Travis claimed the win that day, advancing to the finals in the only competitive matchup between the pair. Trent, however, claimed an earlier victory, being born about 20 minutes ahead of his “little brother.”
Trent and Travis Paulson started wrestling when they were in first grade. They’ve been together in the sport nearly ever since.
For the past three years, the twins worked as assistant coaches at their alma mater, Iowa State. But when Cyclones coach Kevin Jackson resigned after last season, the Paulsons feared they might have to go their separate ways.
“We both felt like, when there was the transition at Iowa State, that we’d both be fine,” Travis Paulson said. “But we didn’t know if we’d be able to stick together.”
Travis took a position at Virginia at the beginning of May. Trent lined up a gig at Wisconsin.
“It just doesn’t happen,” Trent Paulson said. “Two openings and the same school in the same summer? No.”
But then U.Va. had a second assistant leave the program.
“I knew the next guy I was calling was Trent, because he wanted to be with his brother anyway,” Steve Garland said.
For the Paulsons, it wasn’t just the chance to work together that made the Cavaliers’ program a perfect landing spot.
Garland’s raw, emotional story of a life and career that were heading in a downward spiral before he found religion touched the Paulsons. The fact that Garland is a twin made his speech hit home.

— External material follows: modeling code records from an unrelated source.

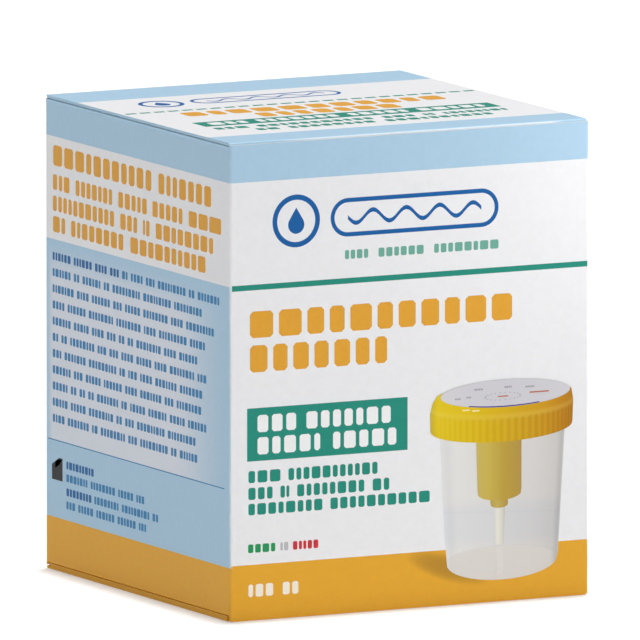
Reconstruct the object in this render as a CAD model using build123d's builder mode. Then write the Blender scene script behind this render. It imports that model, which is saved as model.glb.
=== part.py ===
from build123d import *
from math import asin, cos, pi, sin, sqrt
import os

# A folding carton with a tuck lid, and the screw-capped specimen container that it holds.
# Millimetres. The carton stands on z = 0, centred on the origin, and its front panel faces -Y.

# Card of the carton
board = 0.45
fold_radius = 0.3
fold_stub = 1.0
fold_tail = 0.05
flap_inset = 0.15
flap_shoulder = 1.5
panel_play = 0.05

# Room that the carton leaves around its container
side_room = 1.0
depth_room = 1.6
headroom = 4.2

# Flaps of the carton
glue_flap_length = 12.0
glue_gap = 0.05
glue_width = 6.0
seam_step = 0.3
tab_length = 13.0
tab_play = 0.12
tab_swing_play = 0.34
tab_side_room = 1.0
tab_corner_radius = 7.0
tab_cap_play = 0.35
dust_flap_length = 26.0
dust_flap_taper = 3.0
dust_flap_corner_radius = 4.0
dust_flap_end_room = 1.0
dust_flap_tab_room = 1.8
inner_flap_end_room = 1.0
crease_gap = 0.08

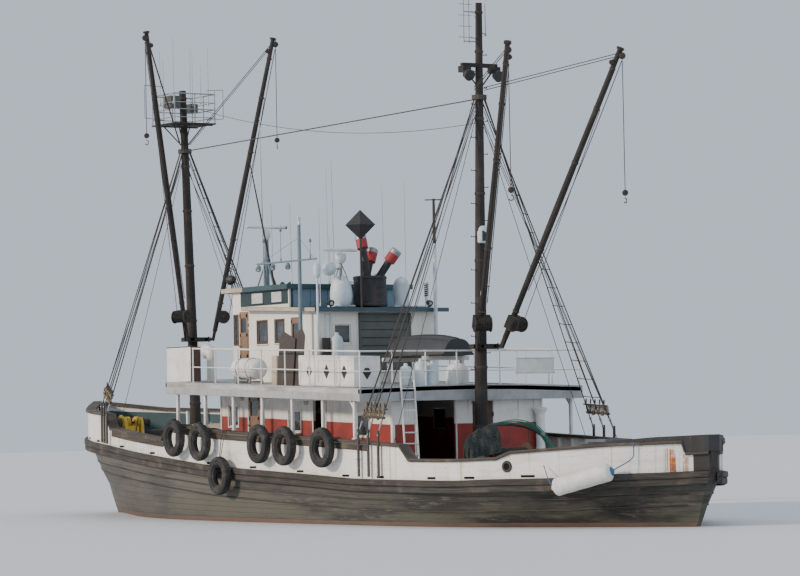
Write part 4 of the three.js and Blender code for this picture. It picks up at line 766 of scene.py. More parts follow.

Since hearing Garland speak, they viewed him as an ideal boss.
“Coach Garland gave one of his powerful speeches on his story and where he’s come from,” said Trent Paulson, hired by U.Va. on May 31. “We thought that was really motivational and inspiring. We both looked at each other and said that would be a great guy to work for.”
Little did they know, two months later, they’d be his assistants.